A best-fit line is a straight line on a scatterplot that shows the overall trend and helps you estimate values between data points.
A best-fit line can make a messy scatterplot feel readable in seconds. When dots sit all over a graph, your eye can still spot a pattern, and the line gives that pattern a clear shape. It does not need to pass through every point. Its job is to represent the trend of the data as a whole.
This idea shows up in school math, science labs, business reports, and survey results. If you have two related variables, a best-fit line helps you see whether one tends to rise when the other rises, fall when the other rises, or stay all over the place with no clear pattern.

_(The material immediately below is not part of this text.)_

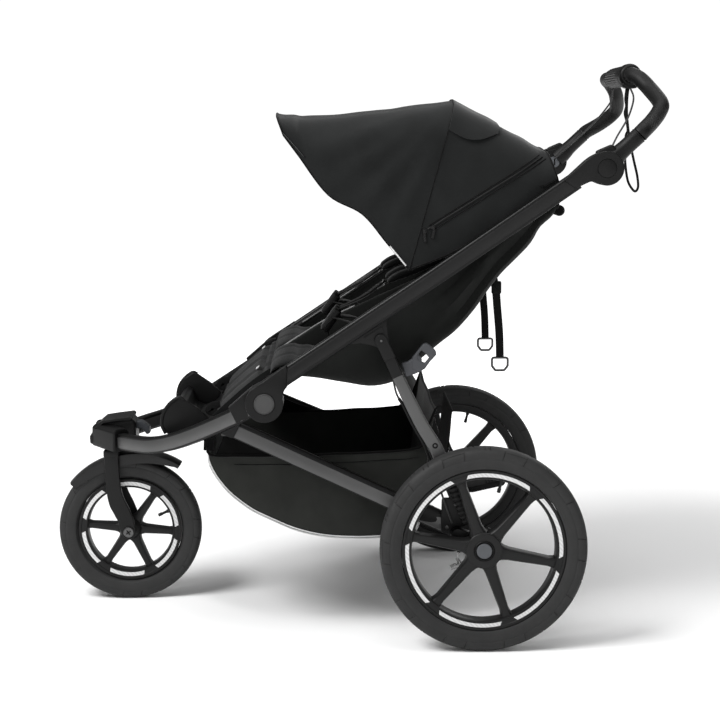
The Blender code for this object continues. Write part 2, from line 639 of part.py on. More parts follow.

In this article, you’ll learn what the line means, when to use it, how to sketch one by hand, how to read its slope and intercept, and where students often make mistakes. By the end, you should be able to look at a scatterplot and explain the story the line is telling.
What Is a Best-Fit Line on a Graph? In Plain Math Terms
A best-fit line is a line placed through a scatterplot so the points are balanced around it. Some points will land above the line. Some will land below it. A good line leaves no obvious bias to one side and follows the center of the trend.
You may also hear names like “trend line” or “line of best fit.” In many school settings, those names are used in the same way. In statistics, the line is often tied to a method called linear regression, which picks the line using a calculation rather than a hand sketch.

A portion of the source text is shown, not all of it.